Despite its appetite for dangling from the precipice, Nvidia has maintained workplace stability for its crew of 26,000. There were some layoffs throughout its history — for example, in 2008 — but mass firings are few and far between.

Huang has retained much of his staff over the years. Nvidia confirmed to Yahoo Finance that, of staff directly reporting to Huang today, seven have been at Nvidia for more than 20 years, four have been with Huang for more than 15 years, and three for more than 10 years. Nvidia’s institutional memory might just be its greatest asset.

"Jensen often says that when an airplane is falling out of the sky, every foot matters," said Catanzaro.

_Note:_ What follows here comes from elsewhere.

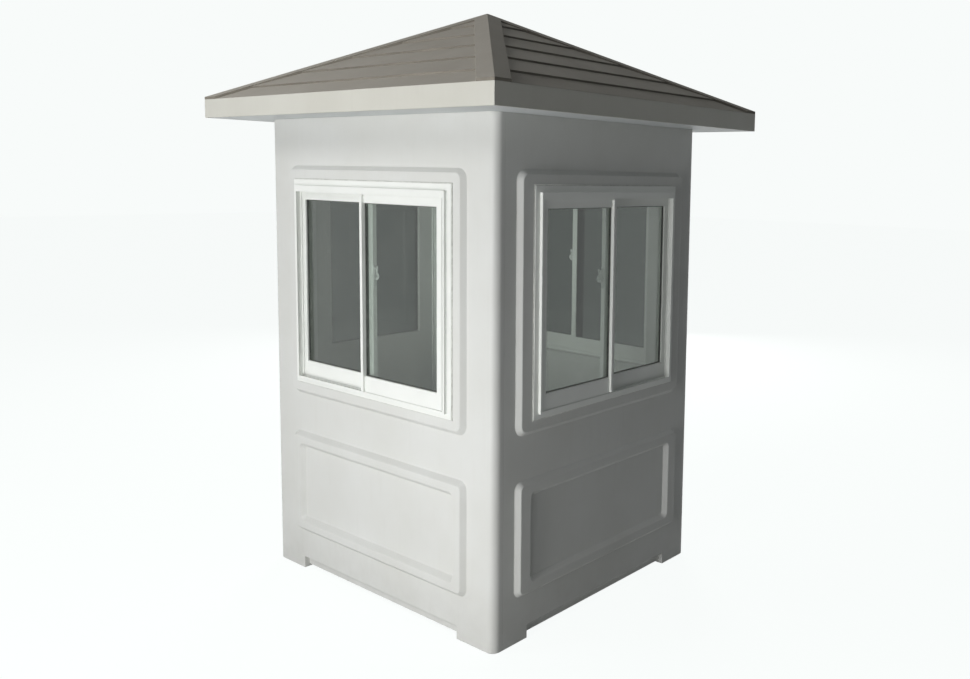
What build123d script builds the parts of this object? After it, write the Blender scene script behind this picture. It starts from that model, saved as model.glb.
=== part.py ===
from build123d import *
import os
from math import atan2, degrees

# Security guard booth, sizes in millimetres, origin at the middle of the base, front wall towards -Y

# Overall sizes
width = 1300.0
depth = 1160.0
height = 2297.0
wall_thickness = 46.0
corner_radius = 30.0

# Moulded feet and the recessed band between them
front_foot_length = 185.0
side_foot_length = 165.0
kick_depth = 22.0
kick_height = 48.0
kick_clearance = 10.0

# Raised surround of each window and raised ring below it
relief = 18.0
relief_slope = 16.0
crown_radius = 5.0
front_relief_margin = 135.0
side_relief_margin = 98.0
surround_head_drop = 184.0
surround_bottom = 744.0
surround_radius = 40.0
ring_top = 584.0
ring_bottom = 164.0
ring_rail = 62.0
front_ring_side = 68.0
side_ring_side = 80.0
ring_radius = 32.0
ring_inner_radius = 8.0

# Window frames
front_window_margin = 189.0
side_window_margin = 167.0
window_head_drop = 238.0
window_bottom = 798.0
flange_lap = 12.0
flange_thickness = 5.0
lip_rise = 12.0
jamb_lip_start = 22.0
head_lip_start = 23.0
sill_lip_start = 18.0
frame_fit = 1.0
lip_thickness = 3.0
channel_width = 20.0
jamb_face = 30.0
head_face = 48.0
sill_face = 27.0
channel_depth = 5.0

# Sliding sashes
sash_thickness = 17.0
sash_side_play = 1.0
sash_lift_play = 3.0
stile_width = 26.0
meeting_overlap = 40.0
front_sash_ajar = 12.0
top_rail = 33.0
bottom_rail = 65.0
pull_width = 8.0
pull_rise = 9.0
pull_clearance = 3.0
glass_thickness = 5.0
glass_bite = 8.0
glass_setback = 8.0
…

The lack of turnover at Nvidia is unusual and unexpected — both because it’s a tech company and because of Huang’s willingness to go to the edge. Or perhaps, it's that kind of in-the-weeds conviction among Huang and his team that has gotten Nvidia this far.

“I think he has conviction to bet so boldly because he does understand the technologies, the markets, and the use cases soup to nuts,” said Gilbert.

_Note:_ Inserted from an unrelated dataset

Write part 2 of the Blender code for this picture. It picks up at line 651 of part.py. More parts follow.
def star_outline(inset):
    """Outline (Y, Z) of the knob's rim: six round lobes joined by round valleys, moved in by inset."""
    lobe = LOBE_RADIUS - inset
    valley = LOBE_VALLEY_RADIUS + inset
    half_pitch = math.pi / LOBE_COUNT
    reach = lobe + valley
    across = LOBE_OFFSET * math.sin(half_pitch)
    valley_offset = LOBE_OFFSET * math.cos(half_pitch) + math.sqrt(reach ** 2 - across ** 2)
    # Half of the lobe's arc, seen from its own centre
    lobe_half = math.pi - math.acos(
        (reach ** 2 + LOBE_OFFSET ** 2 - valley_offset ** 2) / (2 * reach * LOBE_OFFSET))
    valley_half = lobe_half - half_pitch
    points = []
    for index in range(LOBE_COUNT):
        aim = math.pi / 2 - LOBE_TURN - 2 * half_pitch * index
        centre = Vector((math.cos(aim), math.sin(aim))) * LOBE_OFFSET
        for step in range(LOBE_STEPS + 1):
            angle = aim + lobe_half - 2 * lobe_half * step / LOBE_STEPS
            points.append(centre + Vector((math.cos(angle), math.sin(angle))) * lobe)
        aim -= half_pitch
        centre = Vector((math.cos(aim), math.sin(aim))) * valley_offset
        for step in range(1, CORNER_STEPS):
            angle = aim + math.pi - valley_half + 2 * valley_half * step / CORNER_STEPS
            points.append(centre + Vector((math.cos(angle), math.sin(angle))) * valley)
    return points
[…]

Nvidia CEO Jensen Huang speaks during a press conference at The MGM during CES 2018 in Las Vegas on January 7, 2018. (Photo by MANDEL NGAN/AFP/Getty Images)
Nvidia CEO Jensen Huang speaks during a press conference at The MGM during CES 2018 in Las Vegas on January 7, 2018. (MANDEL NGAN/AFP/Getty Images) (MANDEL NGAN via Getty Images)

And Huang doesn’t hedge. He doesn’t make multiple bets. The employees at Nvidia are so used to living on the brink of disaster that in the face of overwhelming success, their behaviors and philosophies aren’t changing.

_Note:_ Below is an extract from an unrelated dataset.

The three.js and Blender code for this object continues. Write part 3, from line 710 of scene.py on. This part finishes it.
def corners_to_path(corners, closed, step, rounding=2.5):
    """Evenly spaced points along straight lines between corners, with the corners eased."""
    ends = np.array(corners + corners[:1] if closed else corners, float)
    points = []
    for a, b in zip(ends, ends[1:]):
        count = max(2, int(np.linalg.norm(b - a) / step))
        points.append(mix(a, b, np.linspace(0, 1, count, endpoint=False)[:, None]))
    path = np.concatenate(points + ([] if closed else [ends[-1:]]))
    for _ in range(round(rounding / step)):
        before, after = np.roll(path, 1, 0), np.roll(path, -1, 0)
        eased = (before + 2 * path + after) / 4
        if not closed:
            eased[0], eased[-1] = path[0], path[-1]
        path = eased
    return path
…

“Working at Nvidia feels existential every day,” said Catanzaro. “It doesn’t matter what the market cap is. We feel like the company is going to go bankrupt tomorrow. We all feel that way.”

The existential dread isn't entirely misplaced in a fast-evolving sector like tech. Nvidia, for all its preparations, isn't yet meeting the generational demand shock for its chips, leaving customers scrambling for any and all GPUs they can find.

That gap — between the need for chips now and Nvidia's ability to provide them en masse — could make way for a future competitor to grab a piece of its pie. Analysts have previously warned Yahoo Finance that a surge in competition for Nvidia is inevitable. There are also concerns about an AI bubble from banks like Morgan Stanley and investors like Alan Patricof. Nvidia may have gained the upper hand, but the game is just beginning.

Then, there's the final risk. Anyone willing to bet big over and over will someday lose — it's not a question of if, but of "by how much?" and when.

Today, with a skyrocketing share price, Huang could cash in, walk away from the table, and make a killing. But he’s won another hand, and he’s going to play it.

“What is the definition of success? A good share price is important, of course,” Huang told those college students 10 years ago. “However, are you doing work that is relevant? Are you doing work that is exquisite? Or are you doing work that results in a great stock price? I have not figured out how to do all three at one time. However, in the long term, it all seems to work out.”